> _EXERCISE AIM_: Return all lines where the word "joints" can be found.

[ROWS start]

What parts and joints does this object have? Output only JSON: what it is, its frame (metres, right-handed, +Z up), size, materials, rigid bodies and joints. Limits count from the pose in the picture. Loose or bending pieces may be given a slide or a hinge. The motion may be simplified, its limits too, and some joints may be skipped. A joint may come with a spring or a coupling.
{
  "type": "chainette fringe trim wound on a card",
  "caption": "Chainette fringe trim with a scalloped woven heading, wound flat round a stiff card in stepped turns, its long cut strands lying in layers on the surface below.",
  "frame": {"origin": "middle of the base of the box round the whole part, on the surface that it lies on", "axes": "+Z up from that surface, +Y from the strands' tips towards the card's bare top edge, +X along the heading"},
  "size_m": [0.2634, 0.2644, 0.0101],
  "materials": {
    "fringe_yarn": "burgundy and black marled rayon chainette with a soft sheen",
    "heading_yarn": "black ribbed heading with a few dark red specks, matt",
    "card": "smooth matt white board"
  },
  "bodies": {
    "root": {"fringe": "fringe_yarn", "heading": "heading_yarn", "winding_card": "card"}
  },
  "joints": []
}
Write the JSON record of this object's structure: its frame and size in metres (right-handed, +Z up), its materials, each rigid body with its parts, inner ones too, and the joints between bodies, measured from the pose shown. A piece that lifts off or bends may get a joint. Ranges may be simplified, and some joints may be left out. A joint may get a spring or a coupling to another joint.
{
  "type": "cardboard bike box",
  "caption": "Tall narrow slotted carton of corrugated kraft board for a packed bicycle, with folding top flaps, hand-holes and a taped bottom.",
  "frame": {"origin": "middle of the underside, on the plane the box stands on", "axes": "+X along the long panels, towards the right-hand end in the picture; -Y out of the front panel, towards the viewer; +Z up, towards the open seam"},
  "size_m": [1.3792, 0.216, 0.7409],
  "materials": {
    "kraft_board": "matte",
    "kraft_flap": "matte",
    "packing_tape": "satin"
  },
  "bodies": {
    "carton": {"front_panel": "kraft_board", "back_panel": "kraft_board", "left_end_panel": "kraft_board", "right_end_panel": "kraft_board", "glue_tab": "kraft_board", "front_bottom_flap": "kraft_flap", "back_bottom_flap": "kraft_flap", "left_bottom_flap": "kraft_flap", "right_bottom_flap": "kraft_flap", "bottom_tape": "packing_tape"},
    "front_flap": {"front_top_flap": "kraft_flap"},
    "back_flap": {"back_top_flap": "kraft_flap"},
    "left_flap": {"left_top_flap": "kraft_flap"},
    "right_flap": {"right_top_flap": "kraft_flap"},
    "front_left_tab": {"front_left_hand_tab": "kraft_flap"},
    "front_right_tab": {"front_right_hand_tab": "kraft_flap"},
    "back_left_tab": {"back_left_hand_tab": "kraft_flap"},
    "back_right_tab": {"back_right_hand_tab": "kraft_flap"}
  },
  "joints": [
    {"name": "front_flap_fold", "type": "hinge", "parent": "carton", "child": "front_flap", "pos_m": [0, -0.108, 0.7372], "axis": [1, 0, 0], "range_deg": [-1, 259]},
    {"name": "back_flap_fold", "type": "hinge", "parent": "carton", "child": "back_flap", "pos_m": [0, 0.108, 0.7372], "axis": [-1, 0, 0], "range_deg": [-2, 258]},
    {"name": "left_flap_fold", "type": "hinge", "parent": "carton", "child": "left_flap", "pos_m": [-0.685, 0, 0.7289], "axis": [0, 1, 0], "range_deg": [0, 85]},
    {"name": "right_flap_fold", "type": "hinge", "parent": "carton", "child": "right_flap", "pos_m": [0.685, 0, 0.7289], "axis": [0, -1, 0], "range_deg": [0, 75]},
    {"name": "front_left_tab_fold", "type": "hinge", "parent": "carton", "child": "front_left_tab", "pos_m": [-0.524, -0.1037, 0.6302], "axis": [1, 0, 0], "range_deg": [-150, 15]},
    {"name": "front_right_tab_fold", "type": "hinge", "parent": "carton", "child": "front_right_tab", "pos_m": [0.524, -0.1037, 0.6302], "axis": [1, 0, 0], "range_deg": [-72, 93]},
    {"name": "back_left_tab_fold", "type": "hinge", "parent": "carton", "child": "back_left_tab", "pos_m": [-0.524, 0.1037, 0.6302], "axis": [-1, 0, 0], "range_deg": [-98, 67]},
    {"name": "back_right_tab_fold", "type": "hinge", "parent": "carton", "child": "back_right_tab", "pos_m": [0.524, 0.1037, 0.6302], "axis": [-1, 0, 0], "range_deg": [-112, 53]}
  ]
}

[ROWS end]
[ROWS start]

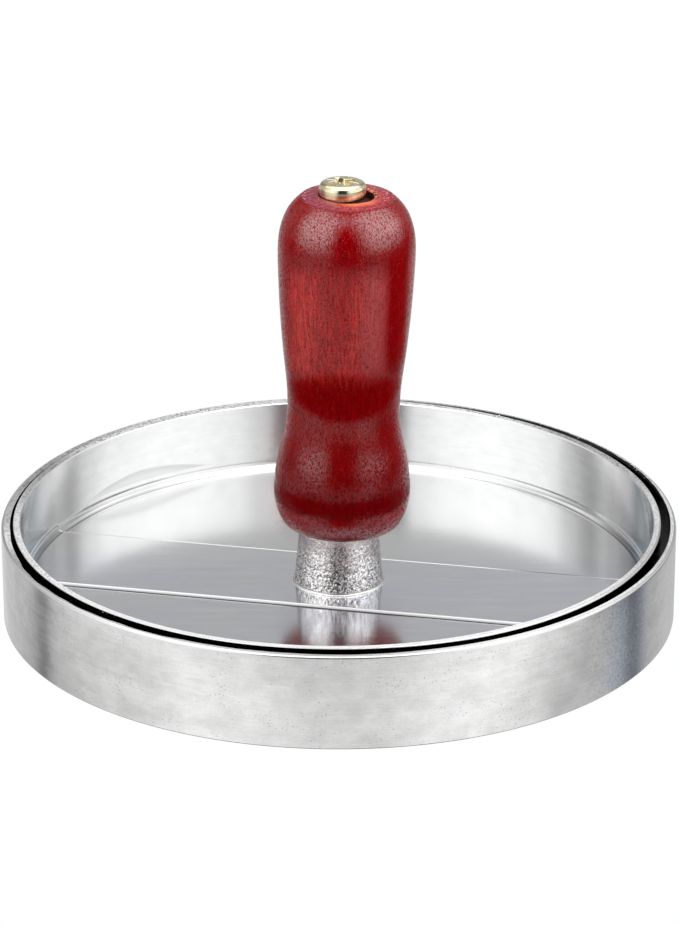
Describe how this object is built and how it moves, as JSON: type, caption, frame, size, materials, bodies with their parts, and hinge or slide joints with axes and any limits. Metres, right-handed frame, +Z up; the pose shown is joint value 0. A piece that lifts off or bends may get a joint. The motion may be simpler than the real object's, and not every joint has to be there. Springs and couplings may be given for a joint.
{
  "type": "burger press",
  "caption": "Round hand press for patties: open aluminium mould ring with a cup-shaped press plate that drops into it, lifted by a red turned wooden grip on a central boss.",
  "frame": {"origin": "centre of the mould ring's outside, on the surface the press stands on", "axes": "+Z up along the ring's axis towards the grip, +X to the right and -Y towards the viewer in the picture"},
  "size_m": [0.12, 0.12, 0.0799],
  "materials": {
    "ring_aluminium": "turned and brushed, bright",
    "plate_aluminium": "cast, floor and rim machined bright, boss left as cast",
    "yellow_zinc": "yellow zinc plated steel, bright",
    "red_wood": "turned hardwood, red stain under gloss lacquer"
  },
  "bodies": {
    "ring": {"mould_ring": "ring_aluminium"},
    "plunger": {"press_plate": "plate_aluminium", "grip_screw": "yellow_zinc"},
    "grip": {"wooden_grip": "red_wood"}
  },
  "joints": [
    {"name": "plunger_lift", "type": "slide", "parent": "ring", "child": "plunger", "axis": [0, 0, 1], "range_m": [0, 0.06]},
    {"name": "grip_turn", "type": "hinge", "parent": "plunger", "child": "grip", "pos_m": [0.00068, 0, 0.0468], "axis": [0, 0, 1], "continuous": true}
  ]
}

[ROWS end]

> _OUTPUT_:
What parts and joints does this object have? Output only JSON: what it is, its frame (metres, right-handed, +Z up), size, materials, rigid bodies and joints. Limits count from the pose in the picture. Loose or bending pieces may be given a slide or a hinge. The motion may be simplified, its limits too, and some joints may be skipped. A joint may come with a spring or a coupling.
  "joints": []
Write the JSON record of this object's structure: its frame and size in metres (right-handed, +Z up), its materials, each rigid body with its parts, inner ones too, and the joints between bodies, measured from the pose shown. A piece that lifts off or bends may get a joint. Ranges may be simplified, and some joints may be left out. A joint may get a spring or a coupling to another joint.
  "joints": [
Describe how this object is built and how it moves, as JSON: type, caption, frame, size, materials, bodies with their parts, and hinge or slide joints with axes and any limits. Metres, right-handed frame, +Z up; the pose shown is joint value 0. A piece that lifts off or bends may get a joint. The motion may be simpler than the real object's, and not every joint has to be there. Springs and couplings may be given for a joint.
  "joints": [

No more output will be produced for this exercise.